Was uns an dieser Stelle derzeit am meisten interessiert, ist die Technik, die hinter diesen neuen Möglichkeiten steckt. Abrash und das Team der Forschungsabteilung arbeiten derzeit mit Prototypen von VR-Brillen. Diese sind in der Lage, unsere Gesichtsmimik noch sensibler aufzunehmen und im zweiten Schritt auf das digitale Abbild zu übertragen. Und das in Echtzeit. Zudem muss mittels weiterer Technologie der gesamte Körper gescannt werden – ebenfalls live und am besten in Farbe.

Dies wird heute noch mit klassischen RGB-Kameras gemacht, die die Aufnahmen durch einen KI-Algorithmus – also künstliche Intelligenz – in ein 3D-Modell umwandelt. Logistisch ist das derzeit noch ein echtes Hammerprojekt. Das Facebook-Aufnahmestudio, das auf den Namen «Sociopticon» hört, umfasst 180 Kameras. Diese produzieren rund 180 Gigabyte Daten pro Sekunde. Es wird daher nicht nur ein Studio im Maxiformat benötigt, sondern auch ein Server mit Kapazitäten, die wir daheim nicht bewerkstelligen können.

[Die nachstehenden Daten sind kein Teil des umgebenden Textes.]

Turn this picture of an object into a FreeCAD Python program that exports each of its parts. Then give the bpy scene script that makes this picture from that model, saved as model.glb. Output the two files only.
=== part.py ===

Rendering von einem Gesicht. Feines Liniengitter überzieht das künstliche Gesicht. Ein Teil ist schon fertig ausgefüllt und in Farbe.

Der Avatar der nahen Zukunft

Fakt aber ist, dass der Codec Avatar kommen wir. Zuerst als Prototyp, dann als ausgereiftere Version. Und am Ende werden die Experten ihn immer weiter perfektionieren. Das war mit dem Handy so, mit dem Computer und auch unsere Fernseher verloren schnell ihre dicken Bäuche und tragen heute Grösse «ultra-slim». Interessant wird sein, wie wir Menschen auf die neue Technik reagieren und vor allem auch unsere Sinne da mitspielen. Denn VR-Brillen fordern unsere Augen heraus. Doch wie die Technik entwickeln auch wir uns weiter. Wie sinnvoll sich das gestaltet, werden wir im wahrsten Sinne des Wortes sehen. Bis dahin lächeln wir uns doch einfach jeden Morgen gerne selbst im Spiegel an – das soll bekanntlich die Laune heben.